Concern related to the violation of the CRPD's articles led to a United Nations General Day of Discussion, which further led to the UN guidelines on the Alternative Care of children in 2009. Paragraph 22 states: "While recognizing that residential care facilities and family-based care complement each other in meeting the needs of children, where large residential care facilities (institutions) remain, alternatives should be developed in the context of an overall deinstitutionalization strategy, with precise goals and objectives, which will allow for their progressive elimination."
In order to adhere to the guidelines and end the practice of institutionalization, the Europe Regional Office branch of the United Nations Human Rights created a set of suggested solutions in their report "The Rights of Vulnerable Children Under the Age of Three: Ending their placement in institutional care".
These solutions include:
- Resources for families, such as community support, education, healthcare, and appropriate levels of preventative, supportive, or rehabilitative service according to need.

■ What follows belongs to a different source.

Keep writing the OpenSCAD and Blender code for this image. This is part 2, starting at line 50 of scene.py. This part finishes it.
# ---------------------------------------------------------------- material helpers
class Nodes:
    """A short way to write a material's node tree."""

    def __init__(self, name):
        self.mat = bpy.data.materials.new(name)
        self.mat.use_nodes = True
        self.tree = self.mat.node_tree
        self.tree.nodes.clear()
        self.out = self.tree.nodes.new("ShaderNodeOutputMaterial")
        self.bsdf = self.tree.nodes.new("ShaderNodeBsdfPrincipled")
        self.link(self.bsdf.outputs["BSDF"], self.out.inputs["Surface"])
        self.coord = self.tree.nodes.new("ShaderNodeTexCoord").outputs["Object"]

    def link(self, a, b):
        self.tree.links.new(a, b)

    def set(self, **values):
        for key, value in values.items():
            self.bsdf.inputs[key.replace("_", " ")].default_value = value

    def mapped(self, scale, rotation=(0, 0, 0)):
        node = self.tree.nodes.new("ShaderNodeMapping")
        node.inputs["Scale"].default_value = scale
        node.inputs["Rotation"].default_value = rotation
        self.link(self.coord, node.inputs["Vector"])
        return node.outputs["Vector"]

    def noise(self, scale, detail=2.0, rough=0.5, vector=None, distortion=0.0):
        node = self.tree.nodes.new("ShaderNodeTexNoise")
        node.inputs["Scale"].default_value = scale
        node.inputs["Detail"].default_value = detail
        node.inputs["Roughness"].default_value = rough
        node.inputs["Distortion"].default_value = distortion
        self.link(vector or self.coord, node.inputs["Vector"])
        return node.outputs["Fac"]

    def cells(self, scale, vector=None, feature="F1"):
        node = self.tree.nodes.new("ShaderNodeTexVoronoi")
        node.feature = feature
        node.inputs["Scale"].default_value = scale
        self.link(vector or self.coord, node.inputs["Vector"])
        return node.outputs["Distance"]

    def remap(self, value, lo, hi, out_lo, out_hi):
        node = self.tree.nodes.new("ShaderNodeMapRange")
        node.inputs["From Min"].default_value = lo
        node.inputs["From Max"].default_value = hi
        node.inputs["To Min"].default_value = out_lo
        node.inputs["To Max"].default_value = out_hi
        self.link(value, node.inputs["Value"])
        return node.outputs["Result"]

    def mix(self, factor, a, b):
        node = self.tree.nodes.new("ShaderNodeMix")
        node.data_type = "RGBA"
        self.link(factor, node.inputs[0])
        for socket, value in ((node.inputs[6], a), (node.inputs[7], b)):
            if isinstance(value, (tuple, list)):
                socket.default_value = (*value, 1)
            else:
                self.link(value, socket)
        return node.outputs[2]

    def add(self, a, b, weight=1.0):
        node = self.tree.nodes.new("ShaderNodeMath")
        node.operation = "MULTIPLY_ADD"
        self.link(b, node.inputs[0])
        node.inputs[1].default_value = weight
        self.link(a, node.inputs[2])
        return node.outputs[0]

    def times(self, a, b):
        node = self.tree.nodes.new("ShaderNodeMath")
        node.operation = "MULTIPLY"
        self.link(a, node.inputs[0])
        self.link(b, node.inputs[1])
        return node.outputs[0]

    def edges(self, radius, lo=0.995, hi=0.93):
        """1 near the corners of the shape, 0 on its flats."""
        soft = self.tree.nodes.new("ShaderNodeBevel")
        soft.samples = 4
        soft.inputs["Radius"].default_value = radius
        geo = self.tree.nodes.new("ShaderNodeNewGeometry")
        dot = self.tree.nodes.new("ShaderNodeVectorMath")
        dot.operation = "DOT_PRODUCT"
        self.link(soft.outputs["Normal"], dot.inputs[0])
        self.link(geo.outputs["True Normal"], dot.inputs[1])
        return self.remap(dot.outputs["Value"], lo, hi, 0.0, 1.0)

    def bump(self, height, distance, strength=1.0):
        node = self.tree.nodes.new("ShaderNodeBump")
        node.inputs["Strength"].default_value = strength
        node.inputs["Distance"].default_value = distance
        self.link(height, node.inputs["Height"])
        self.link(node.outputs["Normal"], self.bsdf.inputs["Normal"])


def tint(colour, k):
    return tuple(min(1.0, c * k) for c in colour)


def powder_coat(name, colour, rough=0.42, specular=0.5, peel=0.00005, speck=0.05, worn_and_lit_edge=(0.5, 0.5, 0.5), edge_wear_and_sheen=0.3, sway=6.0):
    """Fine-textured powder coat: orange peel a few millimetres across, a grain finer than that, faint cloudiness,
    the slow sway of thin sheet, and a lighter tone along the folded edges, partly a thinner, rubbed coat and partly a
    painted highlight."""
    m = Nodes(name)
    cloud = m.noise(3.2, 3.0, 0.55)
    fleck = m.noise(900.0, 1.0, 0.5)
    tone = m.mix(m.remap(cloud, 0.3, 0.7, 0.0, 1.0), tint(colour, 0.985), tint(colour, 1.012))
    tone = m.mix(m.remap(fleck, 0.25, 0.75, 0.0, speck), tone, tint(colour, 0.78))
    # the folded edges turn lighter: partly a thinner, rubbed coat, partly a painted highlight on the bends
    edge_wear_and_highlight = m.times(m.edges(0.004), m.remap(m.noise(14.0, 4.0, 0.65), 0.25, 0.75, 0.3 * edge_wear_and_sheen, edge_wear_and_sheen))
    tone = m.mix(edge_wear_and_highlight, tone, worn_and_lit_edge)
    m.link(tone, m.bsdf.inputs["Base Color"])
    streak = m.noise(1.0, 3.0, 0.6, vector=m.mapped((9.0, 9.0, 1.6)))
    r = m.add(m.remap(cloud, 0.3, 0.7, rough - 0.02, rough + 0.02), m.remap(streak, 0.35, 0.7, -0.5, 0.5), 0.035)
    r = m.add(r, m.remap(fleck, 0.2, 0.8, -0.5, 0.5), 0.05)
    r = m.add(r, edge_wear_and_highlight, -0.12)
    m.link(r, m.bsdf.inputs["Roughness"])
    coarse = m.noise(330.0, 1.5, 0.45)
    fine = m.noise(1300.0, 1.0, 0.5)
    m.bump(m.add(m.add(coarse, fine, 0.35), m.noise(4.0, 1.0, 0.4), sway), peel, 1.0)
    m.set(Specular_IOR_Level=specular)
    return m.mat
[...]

- Economic aid to help with additional costs associated with providing adequate care for children with disabilities. This aid can be in the form of grants, social pensions, or any other form of financial assistance.
- Appropriate care options if families are unwilling to keep the child. Such facilities must provide support, education, and integrated services. In circumstances where parents are willing but unable to take care of the child, there should be the opportunity for children to have as much interaction with their parents as possible.

===Russian government===
The United States Library of Congress reports that "[u]ntil 1979, disabled children were not legally recognized in the Soviet Union because disability was defined as an inability to perform professional functions due to a sickness or trauma." As a result, no benefits were given to persons with disabilities. On 14 December 1979, children under the age of sixteen were able to obtain health benefits if they had a certain disease, as outlined by the Ministry of Health Care Regulation No. 1265. The ratification of the 1993 Russian Constitution initiated advancements in human rights for all by outlining guidelines that guarantee all individuals freedoms. While institutionalization is still widespread, when children are to be assessed according to their abilities, the parents are ensured certain guarantees. Parents must be informed of the evaluation and they must agree with the determined institution before the child is relocated. The adequate placement of children into proper institutions may not be accurate, as necessary resources are sometimes unavailable.

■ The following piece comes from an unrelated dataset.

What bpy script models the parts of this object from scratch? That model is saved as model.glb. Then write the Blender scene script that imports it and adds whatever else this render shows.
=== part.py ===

===United States adoption===
In a 2005 study of 105 "Postinstitutionalized Children of Intercountry Adoption" more than half of them adopted in the United States were from China and Russia. The children from Eastern Europe initially "exhibited 1 month of delayed growth for every 5 months they had spent institutionalized. They also demonstrated delayed fine motor (82%), gross motor (70%), language (59%), and social–emotional (53%) skills."
In post-adoption analysis, the study found that 60.4% of adopting parents reported "no continuing medical or developmental difficulties for their children." While this study reported findings collected from 105 children, its authors stated that much more information must be gathered to assess the changes adoption makes in the development and growth of children who have been institutionalized previously.